32:17 ‘Oh, Lord God, 1  you did indeed 2  make heaven and earth by your mighty power and great strength. 3  Nothing is too hard for you! 32:18 You show unfailing love to thousands. 4  But you also punish children for the sins of their parents. 5  You are the great and powerful God who is known as the Lord who rules over all. 6  32:19 You plan great things and you do mighty deeds. 7  You see everything people do. 8  You reward each of them for the way they live and for the things they do. 9 

1 tn Heb “Lord Yahweh.” For an explanation of the rendering here see the study note on 1:6.

sn The parallel usage of this introduction in Jer 1:6; 4:10; 14:13 shows that though this prayer has a lengthy introductory section of praise vv. 17-22, this prayer is really one of complaint or lament.

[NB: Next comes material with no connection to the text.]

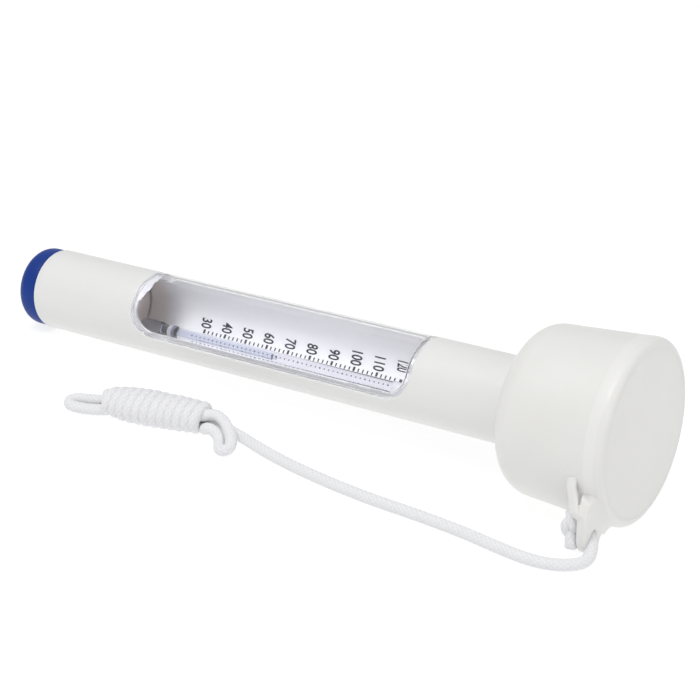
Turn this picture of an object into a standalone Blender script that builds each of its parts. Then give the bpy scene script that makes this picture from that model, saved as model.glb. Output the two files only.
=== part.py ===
"""Floating pool thermometer, lying on a flat surface with its tether cord beside it.

Units are metres, +Z is up. The tube's axis runs almost along +X: the wide float
head lifts that end, so the whole thermometer leans by LEAN about Y. Everything on
the thermometer is modelled in its own straight frame (X along the tube from the
end cap to the head) and stands under the empty "resting_pose", which leans it.
A direction round the tube is the angle PHI in degrees, from straight down (0)
towards -Y (90), so 180 is straight up.
"""

import math

import bmesh
import bpy
from mathutils import Matrix, Vector

MM = 0.001

# ---- overall ----
LENGTH = 225.15  # end cap's face to float's end face
SEGMENTS = 48  # facets round the large turned pieces
GAP = 0.32  # clearance between neighbouring pieces

# ---- tube ----
TUBE_R = 13.25
TUBE_BORE_R = 11.25
TUBE_START = 8.4
TUBE_END = 212.0

# ---- window: a rounded rectangle wrapped on the tube ----
WINDOW_START = 49.8
WINDOW_END = 154.9
WINDOW_PHI = 157.7
WINDOW_HALF = 80.0
WINDOW_CORNER = 9.0
LENS_WALL = 1.7
LENS_RIM_R = 9.9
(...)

2 tn This is an attempt to render the Hebrew particle normally translated “behold.” See the translator’s note on 1:6 for the usage of this particle.

3 tn Heb “by your great power and your outstretched arm.” See 21:5; 27:5 and the marginal note on 27:5 for this idiom.

4 tn Or “to thousands of generations.” The contrast of showing steadfast love to “thousands” to the limitation of punishing the third and fourth generation of children for their parents’ sins in Exod 20:5-6; Deut 5:9-10; Exod 34:7 has suggested to many commentators and translators (cf., e.g., NRSV, TEV, NJPS) that reference here is to “thousands of generations.” The statement is, of course, rhetorical emphasizing God’s great desire to bless as opposed to the reluctant necessity to punish. It is part of the attributes of God spelled out in Exod 34:6-7.

5 tn Heb “pays back into the bosom of their children the sin of their parents.”

6 tn Heb “Nothing is too hard for you who show…and who punishes…the great [and] powerful God whose name is Yahweh of armies, [you who are] great in counsel…whose eyes are open…who did signs…” Jer 32:18-22 is a long series of relative clauses introduced by participles or relative pronouns in vv. 18-20a followed by second person vav consecutive imperfects carrying on the last of these relative clauses in vv. 20b-22. This is typical of hymnic introductions to hymns of praise (cf., e.g., Ps 136) but it is hard to sustain the relative subordination which all goes back to the suffix on “hard for you.” The sentences have been broken up but the connection with the end of v. 17 has been sacrificed for conformity to contemporary English style.

7 tn Heb “[you are] great in counsel and mighty in deed.”

8 tn Heb “your eyes are open to the ways of the sons of men.”

9 tn Heb “giving to each according to his way [= behavior/conduct] and according to the fruit of his deeds.”